Lately I've been thinking of how a lot of people in my age range are very dependent upon others. I am not just saying money wise, but with making decisions in their life. I then came across this video of a YouTube blogger that I love and I think what she said was perfect! Here's the video for anyone who wants to watch.



Thinking of all this and watching this video made me really realize what one of my biggest goals in life is and that is to be as dependent upon myself as possible. I remember my dad saying a few years ago "Never depend on a guy." He told me to always make sure I was stable and had my own career, so that if one day he left I wouldn't have to worry about where I stand. Well guess what? That's what I plan on doing. As nice as it sounds to have someone make all the money and me just sit around, it's not something I'm ever comfortable with. In fact, I would rather be the more stable one in a relationship or in my family. Even when I did group projects throughout school I volunteered to do the majority of the work. Why? Because I knew I would get stuff done and make sure it was good quality. How can I be let down by the results if I am the one in control of the results? You see, people let you down. People will ALWAYS let you down. Your classmates, co-workers, society, accquantinces, friends, significant others, and family will let you down probably more than once. That's just how it goes. Now, you might let yourself down sometimes as well. For example, if you did badly on a test and you know it's because you kind of blew off studying and you know you could have done better if you actually studied. In that case, you let yourself down, BUT at least you were in control. You could have changed that result, you just chose not to by not studying. However, if you put your all into a relationship or friendship and then you depend upon that particular person to be reliable since you always are reliable to them and that person lets you down even with all your efforts, then you are in a situation that you have no control over. You did your part in the relationship or friendship and met the expectations of that friend...that was all that was pretty much in your control. Yet, they still let you down since you didn't have control.
See how being independent doesn't even have to relate with money somtimes?
I honestly can say "I TRUST ME." There are a few people I trust with certain things, but I completely trust and depend upon myself.
Now, in no way am I saying that we should throw all people out of our life and just live on our own. It's good to have friends and family that you know will support you, be there for you if you need someone to talk to, create memtories with, or make you laugh.

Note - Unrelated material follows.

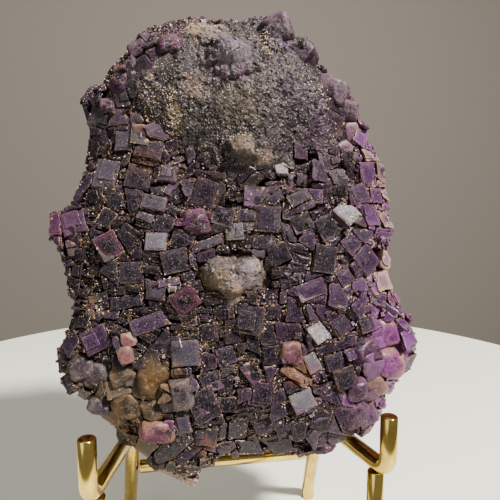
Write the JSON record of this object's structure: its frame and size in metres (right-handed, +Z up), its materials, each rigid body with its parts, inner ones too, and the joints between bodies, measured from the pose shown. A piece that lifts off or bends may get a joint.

I never, ever was the type of girl that wanted to depend upon a guy (financially), in fact I am the type to say "No, you don't have to buy me that" or would be the girl that would get upset if a guy bought me a really expensive purse or something. It's just not my thing to be honest. And if I (did)/do ever get treated that way, I am EXTREMELY appreciative.
However, I feel like I did somewhat rely on a relationship for emotional stability and happiness. I remember I used to think well if I ever feel insecure or not confident around a bunch of people I can just remember I have someone at the end of the day. I thought that a significant other could kind of bring me strength and make me feel more confident and less self conscious about everything. So in that sense, I was dependent because I guess that's what you do when you are in a relationship & love someone. Not saying that it's all bad, but I think now I realize it's better to first be dependent upon yourself for emotional strength before relying on someone else. Because, yet again, that person might not always be there and when they are gone I can promise you it's a serious struggle to pick yourself up after being shattered to pieces. I know that I will always be with myself. I will always have my mind, my values, my respect for myself, and my thoughts.
I used to worry (and sometimes still do) about when I would get married and have kids and how I was going to find this "right" person, and how would I not be hurt? Now, I'm kind of just like "go with the flow".Does it really suck to be alone sometimes? YES!! I'm not going to lie! I'm just good with where I am going personally. I've got plans for myself and there is no one that can let me down because I'm not depending on anyone else for my happiness.
 Like I said, I am going to work to become as dependent upon myself as I can. I've talked about emotionally, but now to the financially part. It takes some time since I need a legit career before I can move out for real and pay for everything on my own and do everything on my own. I think I'm off to a really good start though. I'm so grateful for being the raised way I was/am. I know that at any moment I could ask my parents for anything and they would try their best to supply it to myself or my sister. Yet, we always try to pay for our stuff. We pay for our doctor appointments, our contact lenses, our pets (vet & food), our gas, our own products, groceries at school, our clothes, car registration & emissions, our school books, our credit card bills and definitely any luxury items. The only things we don't pay for is our car insurance, cell phone bill, and rent while living at my dad's. There have been plenty of times that I've offered my dad money for my car insurance or to help him out in any way possible. Plus, both my parents  know how grateful my sister and I. We always say how we are going to pay them back when we graduate and have a career and I seriously will. I tell my dad that my first real paycheck is going to him. It's great knowing that I can rely on my parents for help, but I would prefer not to! 
I hear some people my age and even older that still rely HEAVILY on their parents. Their parents still do their laundry, always cook for them, tell them when they need to do certain things, what decisions to make in life, what classes they need to register for, etc. It's just really odd and it's NOT cute, especially if you're a guy. Some people have never had their own job or made their own money. Why would you want to live a life like that? I just can't imagine that. Working has taught me so many values and the value of money.  It's SO much more rewarding when you work hard and earn your money to achieve the things you need/want at the end of the day.

I love the values I was taught and brought up with. I love where it is taking me in life. I love who I am becomming. I love that I am dependent upon myself and I can't wait until the day that I am fully dependent upon myself! :)

Well, that was a really long entry, so if you actually read this...thanks! I just needed to get it written down because it's been on my mind a lot lately!